[SUPPLIED DATA]:
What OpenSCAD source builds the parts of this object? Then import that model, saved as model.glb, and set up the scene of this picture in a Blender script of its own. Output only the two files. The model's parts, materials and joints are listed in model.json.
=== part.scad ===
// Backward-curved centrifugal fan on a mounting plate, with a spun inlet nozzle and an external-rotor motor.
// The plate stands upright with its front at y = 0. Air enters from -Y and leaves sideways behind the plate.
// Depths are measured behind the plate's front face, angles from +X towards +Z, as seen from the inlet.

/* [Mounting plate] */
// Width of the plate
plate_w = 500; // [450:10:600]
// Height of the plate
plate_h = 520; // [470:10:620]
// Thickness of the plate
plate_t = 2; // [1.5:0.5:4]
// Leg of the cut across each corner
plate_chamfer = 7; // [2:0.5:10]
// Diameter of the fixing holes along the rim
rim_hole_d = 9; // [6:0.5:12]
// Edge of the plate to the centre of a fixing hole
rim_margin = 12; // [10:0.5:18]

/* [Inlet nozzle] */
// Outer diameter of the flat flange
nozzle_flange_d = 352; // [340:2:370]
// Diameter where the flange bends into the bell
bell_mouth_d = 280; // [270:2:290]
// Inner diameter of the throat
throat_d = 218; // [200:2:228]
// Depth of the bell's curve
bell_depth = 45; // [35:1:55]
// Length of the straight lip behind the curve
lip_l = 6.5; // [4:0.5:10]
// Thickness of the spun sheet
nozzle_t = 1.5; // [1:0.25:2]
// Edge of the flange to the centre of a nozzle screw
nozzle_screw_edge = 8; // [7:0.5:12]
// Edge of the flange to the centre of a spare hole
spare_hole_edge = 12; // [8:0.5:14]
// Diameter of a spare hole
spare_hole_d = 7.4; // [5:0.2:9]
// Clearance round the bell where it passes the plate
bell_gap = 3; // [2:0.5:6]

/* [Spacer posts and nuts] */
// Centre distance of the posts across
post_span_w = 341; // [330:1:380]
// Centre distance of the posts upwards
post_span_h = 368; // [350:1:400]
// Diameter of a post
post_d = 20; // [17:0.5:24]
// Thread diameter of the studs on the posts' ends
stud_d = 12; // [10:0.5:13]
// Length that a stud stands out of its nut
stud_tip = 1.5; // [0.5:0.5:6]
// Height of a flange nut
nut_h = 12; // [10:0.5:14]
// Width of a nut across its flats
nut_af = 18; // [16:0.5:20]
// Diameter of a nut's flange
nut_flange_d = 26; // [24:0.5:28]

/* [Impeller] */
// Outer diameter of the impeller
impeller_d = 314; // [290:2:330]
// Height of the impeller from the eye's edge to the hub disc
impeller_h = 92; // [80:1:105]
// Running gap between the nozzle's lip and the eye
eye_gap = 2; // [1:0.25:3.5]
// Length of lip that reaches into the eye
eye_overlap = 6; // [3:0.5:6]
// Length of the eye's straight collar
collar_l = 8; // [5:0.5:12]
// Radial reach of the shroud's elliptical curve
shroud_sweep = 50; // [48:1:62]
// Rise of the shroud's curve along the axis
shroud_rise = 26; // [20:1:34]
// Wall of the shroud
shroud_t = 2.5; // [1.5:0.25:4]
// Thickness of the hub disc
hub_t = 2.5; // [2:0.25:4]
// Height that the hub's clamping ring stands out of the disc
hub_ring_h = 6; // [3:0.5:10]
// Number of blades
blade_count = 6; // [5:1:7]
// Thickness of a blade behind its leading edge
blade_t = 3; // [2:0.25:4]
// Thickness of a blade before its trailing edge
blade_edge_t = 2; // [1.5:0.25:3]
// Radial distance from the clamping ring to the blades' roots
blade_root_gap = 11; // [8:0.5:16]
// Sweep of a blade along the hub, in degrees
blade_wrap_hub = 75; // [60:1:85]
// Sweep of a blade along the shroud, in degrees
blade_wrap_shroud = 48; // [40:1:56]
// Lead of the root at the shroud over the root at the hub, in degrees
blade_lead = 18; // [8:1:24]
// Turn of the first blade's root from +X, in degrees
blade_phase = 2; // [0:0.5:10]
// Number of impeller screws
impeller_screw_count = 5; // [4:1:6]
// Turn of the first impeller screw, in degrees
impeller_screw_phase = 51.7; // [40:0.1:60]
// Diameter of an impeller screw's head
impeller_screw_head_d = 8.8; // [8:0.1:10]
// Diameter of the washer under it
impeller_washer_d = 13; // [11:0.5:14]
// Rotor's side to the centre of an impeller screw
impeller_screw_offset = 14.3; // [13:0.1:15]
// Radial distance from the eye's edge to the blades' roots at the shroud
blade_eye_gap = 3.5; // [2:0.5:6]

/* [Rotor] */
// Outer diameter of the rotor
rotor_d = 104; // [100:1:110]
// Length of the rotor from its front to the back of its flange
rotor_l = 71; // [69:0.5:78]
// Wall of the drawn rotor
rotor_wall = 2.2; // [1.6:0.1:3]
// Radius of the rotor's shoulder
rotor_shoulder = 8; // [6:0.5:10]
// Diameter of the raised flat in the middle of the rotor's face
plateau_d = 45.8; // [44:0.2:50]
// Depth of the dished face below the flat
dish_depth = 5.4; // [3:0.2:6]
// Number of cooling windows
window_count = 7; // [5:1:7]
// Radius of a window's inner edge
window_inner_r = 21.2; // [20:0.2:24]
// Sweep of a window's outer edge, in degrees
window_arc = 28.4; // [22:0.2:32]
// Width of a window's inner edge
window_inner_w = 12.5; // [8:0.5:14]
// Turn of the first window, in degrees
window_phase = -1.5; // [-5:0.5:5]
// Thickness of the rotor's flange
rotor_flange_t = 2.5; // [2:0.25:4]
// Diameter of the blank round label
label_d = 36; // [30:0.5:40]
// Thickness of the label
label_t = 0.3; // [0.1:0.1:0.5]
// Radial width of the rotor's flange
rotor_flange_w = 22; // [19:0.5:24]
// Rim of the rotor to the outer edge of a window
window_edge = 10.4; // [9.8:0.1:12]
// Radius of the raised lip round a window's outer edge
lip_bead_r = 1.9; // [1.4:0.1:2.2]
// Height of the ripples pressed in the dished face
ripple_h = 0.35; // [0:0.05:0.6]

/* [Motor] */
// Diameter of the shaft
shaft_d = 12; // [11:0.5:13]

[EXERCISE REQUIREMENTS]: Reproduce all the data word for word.

[RESULT BELOW]:
What OpenSCAD source builds the parts of this object? Then import that model, saved as model.glb, and set up the scene of this picture in a Blender script of its own. Output only the two files. The model's parts, materials and joints are listed in model.json.
=== part.scad ===
// Backward-curved centrifugal fan on a mounting plate, with a spun inlet nozzle and an external-rotor motor.
// The plate stands upright with its front at y = 0. Air enters from -Y and leaves sideways behind the plate.
// Depths are measured behind the plate's front face, angles from +X towards +Z, as seen from the inlet.

/* [Mounting plate] */
// Width of the plate
plate_w = 500; // [450:10:600]
// Height of the plate
plate_h = 520; // [470:10:620]
// Thickness of the plate
plate_t = 2; // [1.5:0.5:4]
// Leg of the cut across each corner
plate_chamfer = 7; // [2:0.5:10]
// Diameter of the fixing holes along the rim
rim_hole_d = 9; // [6:0.5:12]
// Edge of the plate to the centre of a fixing hole
rim_margin = 12; // [10:0.5:18]

/* [Inlet nozzle] */
// Outer diameter of the flat flange
nozzle_flange_d = 352; // [340:2:370]
// Diameter where the flange bends into the bell
bell_mouth_d = 280; // [270:2:290]
// Inner diameter of the throat
throat_d = 218; // [200:2:228]
// Depth of the bell's curve
bell_depth = 45; // [35:1:55]
// Length of the straight lip behind the curve
lip_l = 6.5; // [4:0.5:10]
// Thickness of the spun sheet
nozzle_t = 1.5; // [1:0.25:2]
// Edge of the flange to the centre of a nozzle screw
nozzle_screw_edge = 8; // [7:0.5:12]
// Edge of the flange to the centre of a spare hole
spare_hole_edge = 12; // [8:0.5:14]
// Diameter of a spare hole
spare_hole_d = 7.4; // [5:0.2:9]
// Clearance round the bell where it passes the plate
bell_gap = 3; // [2:0.5:6]

/* [Spacer posts and nuts] */
// Centre distance of the posts across
post_span_w = 341; // [330:1:380]
// Centre distance of the posts upwards
post_span_h = 368; // [350:1:400]
// Diameter of a post
post_d = 20; // [17:0.5:24]
// Thread diameter of the studs on the posts' ends
stud_d = 12; // [10:0.5:13]
// Length that a stud stands out of its nut
stud_tip = 1.5; // [0.5:0.5:6]
// Height of a flange nut
nut_h = 12; // [10:0.5:14]
// Width of a nut across its flats
nut_af = 18; // [16:0.5:20]
// Diameter of a nut's flange
nut_flange_d = 26; // [24:0.5:28]

/* [Impeller] */
// Outer diameter of the impeller
impeller_d = 314; // [290:2:330]
// Height of the impeller from the eye's edge to the hub disc
impeller_h = 92; // [80:1:105]
// Running gap between the nozzle's lip and the eye
eye_gap = 2; // [1:0.25:3.5]
// Length of lip that reaches into the eye
eye_overlap = 6; // [3:0.5:6]
// Length of the eye's straight collar
collar_l = 8; // [5:0.5:12]
// Radial reach of the shroud's elliptical curve
shroud_sweep = 50; // [48:1:62]
// Rise of the shroud's curve along the axis
shroud_rise = 26; // [20:1:34]
// Wall of the shroud
shroud_t = 2.5; // [1.5:0.25:4]
// Thickness of the hub disc
hub_t = 2.5; // [2:0.25:4]
// Height that the hub's clamping ring stands out of the disc
hub_ring_h = 6; // [3:0.5:10]
// Number of blades
blade_count = 6; // [5:1:7]
// Thickness of a blade behind its leading edge
blade_t = 3; // [2:0.25:4]
// Thickness of a blade before its trailing edge
blade_edge_t = 2; // [1.5:0.25:3]
// Radial distance from the clamping ring to the blades' roots
blade_root_gap = 11; // [8:0.5:16]
// Sweep of a blade along the hub, in degrees
blade_wrap_hub = 75; // [60:1:85]
// Sweep of a blade along the shroud, in degrees
blade_wrap_shroud = 48; // [40:1:56]
// Lead of the root at the shroud over the root at the hub, in degrees
blade_lead = 18; // [8:1:24]
// Turn of the first blade's root from +X, in degrees
blade_phase = 2; // [0:0.5:10]
// Number of impeller screws
impeller_screw_count = 5; // [4:1:6]
// Turn of the first impeller screw, in degrees
impeller_screw_phase = 51.7; // [40:0.1:60]
// Diameter of an impeller screw's head
impeller_screw_head_d = 8.8; // [8:0.1:10]
// Diameter of the washer under it
impeller_washer_d = 13; // [11:0.5:14]
// Rotor's side to the centre of an impeller screw
impeller_screw_offset = 14.3; // [13:0.1:15]
// Radial distance from the eye's edge to the blades' roots at the shroud
blade_eye_gap = 3.5; // [2:0.5:6]

/* [Rotor] */
// Outer diameter of the rotor
rotor_d = 104; // [100:1:110]
// Length of the rotor from its front to the back of its flange
rotor_l = 71; // [69:0.5:78]
// Wall of the drawn rotor
rotor_wall = 2.2; // [1.6:0.1:3]
// Radius of the rotor's shoulder
rotor_shoulder = 8; // [6:0.5:10]
// Diameter of the raised flat in the middle of the rotor's face
plateau_d = 45.8; // [44:0.2:50]
// Depth of the dished face below the flat
dish_depth = 5.4; // [3:0.2:6]
// Number of cooling windows
window_count = 7; // [5:1:7]
// Radius of a window's inner edge
window_inner_r = 21.2; // [20:0.2:24]
// Sweep of a window's outer edge, in degrees
window_arc = 28.4; // [22:0.2:32]
// Width of a window's inner edge
window_inner_w = 12.5; // [8:0.5:14]
// Turn of the first window, in degrees
window_phase = -1.5; // [-5:0.5:5]
// Thickness of the rotor's flange
rotor_flange_t = 2.5; // [2:0.25:4]
// Diameter of the blank round label
label_d = 36; // [30:0.5:40]
// Thickness of the label
label_t = 0.3; // [0.1:0.1:0.5]
// Radial width of the rotor's flange
rotor_flange_w = 22; // [19:0.5:24]
// Rim of the rotor to the outer edge of a window
window_edge = 10.4; // [9.8:0.1:12]
// Radius of the raised lip round a window's outer edge
lip_bead_r = 1.9; // [1.4:0.1:2.2]
// Height of the ripples pressed in the dished face
ripple_h = 0.35; // [0:0.05:0.6]

/* [Motor] */
// Diameter of the shaft
shaft_d = 12; // [11:0.5:13]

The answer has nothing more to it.